● The task
Reproduce the listing verbatim.

● Information provided
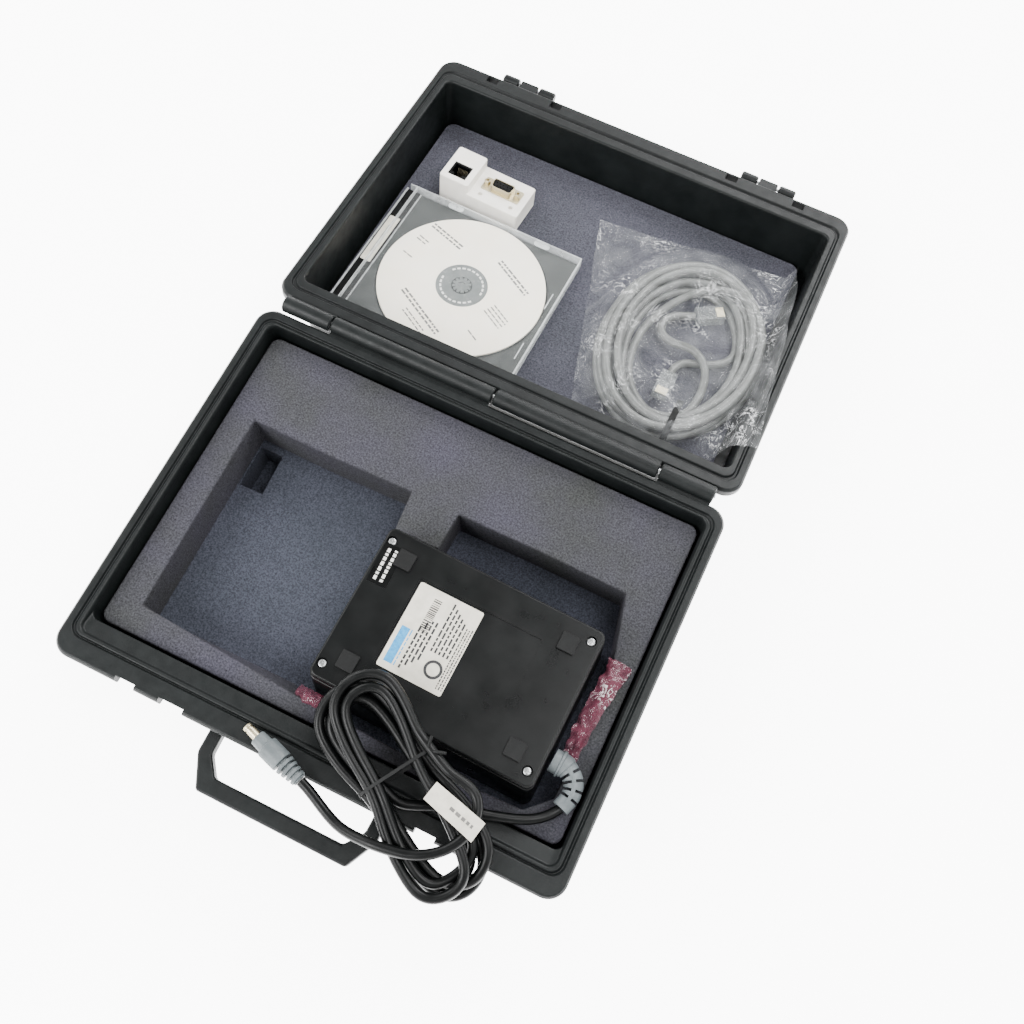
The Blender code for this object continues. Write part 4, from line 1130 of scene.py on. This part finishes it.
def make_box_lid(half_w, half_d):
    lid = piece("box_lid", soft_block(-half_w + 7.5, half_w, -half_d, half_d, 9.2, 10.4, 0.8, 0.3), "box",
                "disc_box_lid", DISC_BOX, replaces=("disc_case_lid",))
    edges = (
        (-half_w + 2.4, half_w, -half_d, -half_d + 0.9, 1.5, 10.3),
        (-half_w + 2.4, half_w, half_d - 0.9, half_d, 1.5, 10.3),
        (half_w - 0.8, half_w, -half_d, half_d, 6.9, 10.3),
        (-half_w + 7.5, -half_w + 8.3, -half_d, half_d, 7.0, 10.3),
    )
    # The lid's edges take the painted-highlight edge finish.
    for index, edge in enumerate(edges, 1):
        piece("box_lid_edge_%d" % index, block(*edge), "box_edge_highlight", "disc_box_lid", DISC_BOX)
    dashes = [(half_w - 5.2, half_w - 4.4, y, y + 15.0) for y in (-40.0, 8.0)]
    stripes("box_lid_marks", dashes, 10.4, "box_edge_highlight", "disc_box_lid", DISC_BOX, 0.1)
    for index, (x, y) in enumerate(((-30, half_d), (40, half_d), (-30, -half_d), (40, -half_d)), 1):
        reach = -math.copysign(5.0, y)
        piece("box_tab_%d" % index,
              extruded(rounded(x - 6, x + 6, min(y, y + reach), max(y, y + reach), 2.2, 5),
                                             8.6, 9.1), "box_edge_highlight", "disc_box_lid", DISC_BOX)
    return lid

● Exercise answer
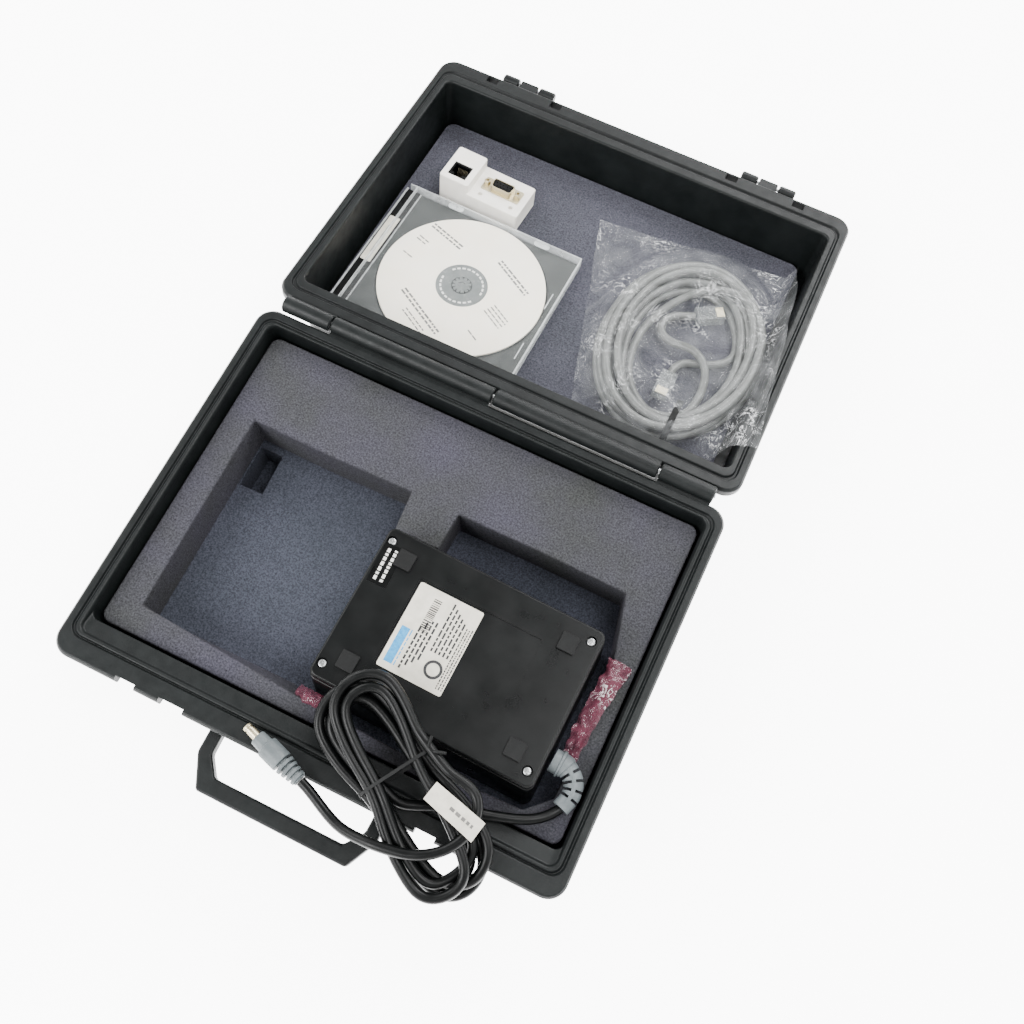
The Blender code for this object continues. Write part 4, from line 1130 of scene.py on. This part finishes it.
def make_box_lid(half_w, half_d):
    lid = piece("box_lid", soft_block(-half_w + 7.5, half_w, -half_d, half_d, 9.2, 10.4, 0.8, 0.3), "box",
                "disc_box_lid", DISC_BOX, replaces=("disc_case_lid",))
    edges = (
        (-half_w + 2.4, half_w, -half_d, -half_d + 0.9, 1.5, 10.3),
        (-half_w + 2.4, half_w, half_d - 0.9, half_d, 1.5, 10.3),
        (half_w - 0.8, half_w, -half_d, half_d, 6.9, 10.3),
        (-half_w + 7.5, -half_w + 8.3, -half_d, half_d, 7.0, 10.3),
    )
    # The lid's edges take the painted-highlight edge finish.
    for index, edge in enumerate(edges, 1):
        piece("box_lid_edge_%d" % index, block(*edge), "box_edge_highlight", "disc_box_lid", DISC_BOX)
    dashes = [(half_w - 5.2, half_w - 4.4, y, y + 15.0) for y in (-40.0, 8.0)]
    stripes("box_lid_marks", dashes, 10.4, "box_edge_highlight", "disc_box_lid", DISC_BOX, 0.1)
    for index, (x, y) in enumerate(((-30, half_d), (40, half_d), (-30, -half_d), (40, -half_d)), 1):
        reach = -math.copysign(5.0, y)
        piece("box_tab_%d" % index,
              extruded(rounded(x - 6, x + 6, min(y, y + reach), max(y, y + reach), 2.2, 5),
                                             8.6, 9.1), "box_edge_highlight", "disc_box_lid", DISC_BOX)
    return lid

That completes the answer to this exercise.